The disruption extends beyond the gas itself. The logistics networks required to transport specialized helium containers have collapsed alongside air cargo capacity out of Gulf hubs. Approximately 200 of these highly specialized cryogenic containers are currently stranded in the strait, effectively freezing a significant portion of the global transport infrastructure.
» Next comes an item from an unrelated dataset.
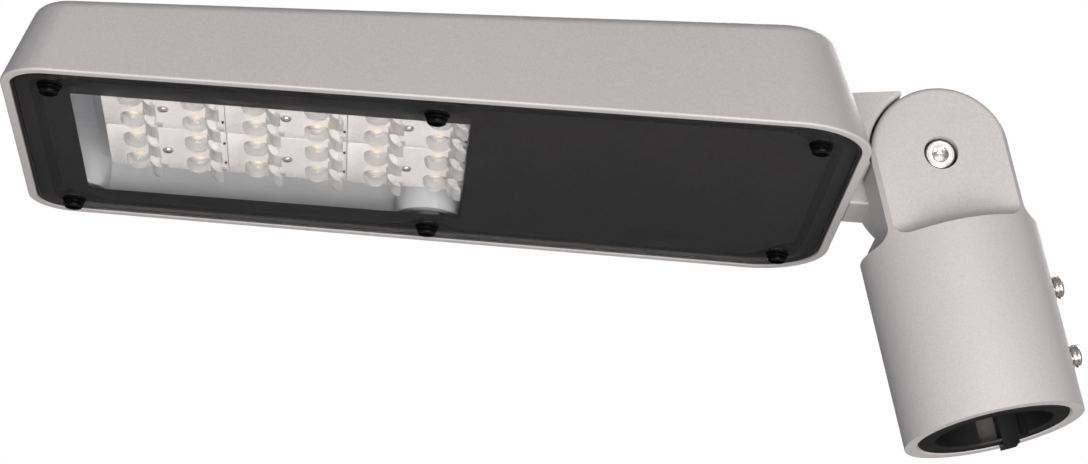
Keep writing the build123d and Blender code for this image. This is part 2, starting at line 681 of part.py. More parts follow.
# ---------------------------------------------------------------- driver, terminals and earth
with BuildPart() as driver:
    with BuildSketch(glass.offset(DRIVER_TOP_Z)):
        with Locations(driver_centre):
            Rectangle(DRIVER_SIZE[0], DRIVER_SIZE[1])
    extrude(amount=-DRIVER_SIZE[2])
    with BuildSketch(glass.offset(DRIVER_TOP_Z)):
        with Locations(driver_centre):
            Rectangle(DRIVER_SIZE[0] + 2 * DRIVER_FOOT, DRIVER_SIZE[1])
        with Locations(*driver_feet):
            Circle(2.2, mode=Mode.SUBTRACT)
    extrude(amount=-2.5)
save(driver, "driver")

with BuildPart() as driver_screws:
    with BuildSketch(glass.offset(DRIVER_TOP_Z - 2.5)):
        with Locations(*driver_feet):
            Circle(3.5)
    extrude(amount=-2.6)
    with BuildSketch(glass.offset(DRIVER_TOP_Z - 2.5)):
        with Locations(*driver_feet):
            Circle(2.0)
    extrude(amount=2.5 + 4.5)
save(driver_screws, "driver_screws")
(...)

Compounding Shocks and Downstream Effects
The helium shortage is colliding with a sustained, AI-driven reallocation of fabrication capacity. Data centers are projected to consume up to 70% of global DRAM production by the end of 2026. This insatiable demand for High Bandwidth Memory (HBM) is already squeezing consumer and industrial segments. When combined with the helium shock, the effects are materializing rapidly: spot prices for helium have doubled, DRAM pricing has surged, and enterprise PC vendors are passing 15% to 20% price increases to customers.
Industry leaders are acknowledging the strain. Reports indicate that SK Hynix and Samsung expect memory shortages to persist into 2027. The Semiconductor Industry Association warned in 2023 that a Gulf disruption would produce precisely these shocks, yet the industry continued to operate with virtually no slack.
Background: The Key Players and Forces
Taiwan Semiconductor Manufacturing Co. (TSMC) is the world’s largest contract chipmaker, producing the most advanced logic chips for companies like Apple and Nvidia. Based in Taiwan, TSMC relies heavily on imported gases and chemicals to maintain its ultra-precise manufacturing environments. The company has recently expanded its global footprint, but its core operations remain deeply dependent on established supply routes.
Samsung Electronics and SK Hynix, both headquartered in South Korea, dominate the global memory chip market, particularly the High Bandwidth Memory (HBM) essential for artificial intelligence accelerators. Their fabrication facilities require massive, uninterrupted volumes of ultra-pure gases to achieve the yields necessary for profitable high-volume production.
The Strait of Hormuz is a narrow, strategically vital waterway between the Persian Gulf and the Gulf of Oman. It is a critical chokepoint for global energy shipments, including the liquefied natural gas (LNG) from which much of the world’s helium is extracted as a byproduct. Disruptions in the strait immediately impact global supply chains far beyond the energy sector.
The Limits of New Fabs
The current crisis demonstrates that the massive capital expenditures pouring into new fabrication plants across North America and Europe are insufficient on their own. A multi-billion-dollar fab is effectively worthless if it cannot secure the single-source gases and specialized tools required to operate its cleanrooms.
Governments are beginning to react. Taiwan has formally requested strategic helium and LNG reserves, while South Korea has launched an emergency review of critical semiconductor materials with Middle East dependencies. However, these measures will not resolve the immediate exposure. The industry must recognize that a supply chain organized solely around just-in-time delivery and cost optimization cannot absorb concurrent shocks. The helium crisis is not an anomaly; it is a structural warning.